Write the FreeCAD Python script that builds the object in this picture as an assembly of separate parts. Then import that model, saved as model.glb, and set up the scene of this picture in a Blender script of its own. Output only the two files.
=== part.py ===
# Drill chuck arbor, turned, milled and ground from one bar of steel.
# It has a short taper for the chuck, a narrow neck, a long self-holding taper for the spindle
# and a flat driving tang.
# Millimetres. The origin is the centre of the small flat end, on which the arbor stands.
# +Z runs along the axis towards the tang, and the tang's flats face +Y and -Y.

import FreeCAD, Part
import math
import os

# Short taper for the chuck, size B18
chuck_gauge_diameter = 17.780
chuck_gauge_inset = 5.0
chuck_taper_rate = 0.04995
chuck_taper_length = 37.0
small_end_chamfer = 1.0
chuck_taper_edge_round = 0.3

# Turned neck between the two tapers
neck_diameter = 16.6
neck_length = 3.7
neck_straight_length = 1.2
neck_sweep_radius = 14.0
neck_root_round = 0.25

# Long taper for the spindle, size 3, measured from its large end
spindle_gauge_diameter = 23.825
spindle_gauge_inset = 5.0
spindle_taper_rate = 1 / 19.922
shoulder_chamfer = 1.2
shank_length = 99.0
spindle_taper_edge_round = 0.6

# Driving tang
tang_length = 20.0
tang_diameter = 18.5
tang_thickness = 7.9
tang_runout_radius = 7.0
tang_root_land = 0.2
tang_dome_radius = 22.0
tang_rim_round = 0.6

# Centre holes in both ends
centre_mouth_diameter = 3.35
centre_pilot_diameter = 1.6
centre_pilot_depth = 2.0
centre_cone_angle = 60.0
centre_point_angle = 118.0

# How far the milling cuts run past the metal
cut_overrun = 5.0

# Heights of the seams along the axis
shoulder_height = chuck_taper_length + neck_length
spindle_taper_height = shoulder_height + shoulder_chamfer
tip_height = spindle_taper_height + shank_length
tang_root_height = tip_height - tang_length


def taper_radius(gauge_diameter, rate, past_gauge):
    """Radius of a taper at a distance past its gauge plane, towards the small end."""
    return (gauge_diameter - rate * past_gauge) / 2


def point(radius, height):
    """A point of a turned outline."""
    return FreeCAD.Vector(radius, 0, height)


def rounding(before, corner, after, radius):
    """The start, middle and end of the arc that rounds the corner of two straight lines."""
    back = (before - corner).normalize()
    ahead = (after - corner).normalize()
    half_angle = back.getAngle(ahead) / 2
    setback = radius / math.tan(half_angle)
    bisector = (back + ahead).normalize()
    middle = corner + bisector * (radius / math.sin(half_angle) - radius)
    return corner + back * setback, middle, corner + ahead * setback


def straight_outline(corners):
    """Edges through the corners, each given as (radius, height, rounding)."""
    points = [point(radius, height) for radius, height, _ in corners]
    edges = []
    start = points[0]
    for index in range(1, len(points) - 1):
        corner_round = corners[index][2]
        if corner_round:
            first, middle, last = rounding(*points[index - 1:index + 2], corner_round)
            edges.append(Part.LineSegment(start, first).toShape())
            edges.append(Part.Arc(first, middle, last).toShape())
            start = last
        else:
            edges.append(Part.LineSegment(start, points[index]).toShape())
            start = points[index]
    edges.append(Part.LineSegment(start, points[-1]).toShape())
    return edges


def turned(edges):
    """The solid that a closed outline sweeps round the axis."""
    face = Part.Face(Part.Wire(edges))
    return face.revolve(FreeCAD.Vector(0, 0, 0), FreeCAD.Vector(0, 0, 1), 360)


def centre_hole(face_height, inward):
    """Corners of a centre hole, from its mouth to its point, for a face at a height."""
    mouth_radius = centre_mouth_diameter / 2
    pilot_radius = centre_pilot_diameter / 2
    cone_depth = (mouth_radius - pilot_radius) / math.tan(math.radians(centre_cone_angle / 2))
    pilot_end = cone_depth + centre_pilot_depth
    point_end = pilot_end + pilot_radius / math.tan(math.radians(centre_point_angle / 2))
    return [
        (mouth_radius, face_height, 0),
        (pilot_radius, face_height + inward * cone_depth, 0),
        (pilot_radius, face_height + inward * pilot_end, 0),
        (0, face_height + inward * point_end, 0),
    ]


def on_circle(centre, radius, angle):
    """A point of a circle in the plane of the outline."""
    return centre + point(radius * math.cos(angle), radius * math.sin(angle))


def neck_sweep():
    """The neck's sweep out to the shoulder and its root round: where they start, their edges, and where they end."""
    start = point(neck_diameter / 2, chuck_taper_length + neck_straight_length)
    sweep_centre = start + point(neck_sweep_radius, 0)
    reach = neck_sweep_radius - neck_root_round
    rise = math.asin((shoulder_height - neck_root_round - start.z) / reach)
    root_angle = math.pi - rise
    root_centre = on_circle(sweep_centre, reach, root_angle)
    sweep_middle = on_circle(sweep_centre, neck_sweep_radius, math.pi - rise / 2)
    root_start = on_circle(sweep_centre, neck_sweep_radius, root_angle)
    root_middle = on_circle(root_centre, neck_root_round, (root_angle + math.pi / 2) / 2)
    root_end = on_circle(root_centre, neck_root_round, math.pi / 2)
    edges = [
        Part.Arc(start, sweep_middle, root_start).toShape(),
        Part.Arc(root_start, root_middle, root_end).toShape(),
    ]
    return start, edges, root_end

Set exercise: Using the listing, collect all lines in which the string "import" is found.

Result of the exercise:
Write the FreeCAD Python script that builds the object in this picture as an assembly of separate parts. Then import that model, saved as model.glb, and set up the scene of this picture in a Blender script of its own. Output only the two files.
import FreeCAD, Part
import math
import os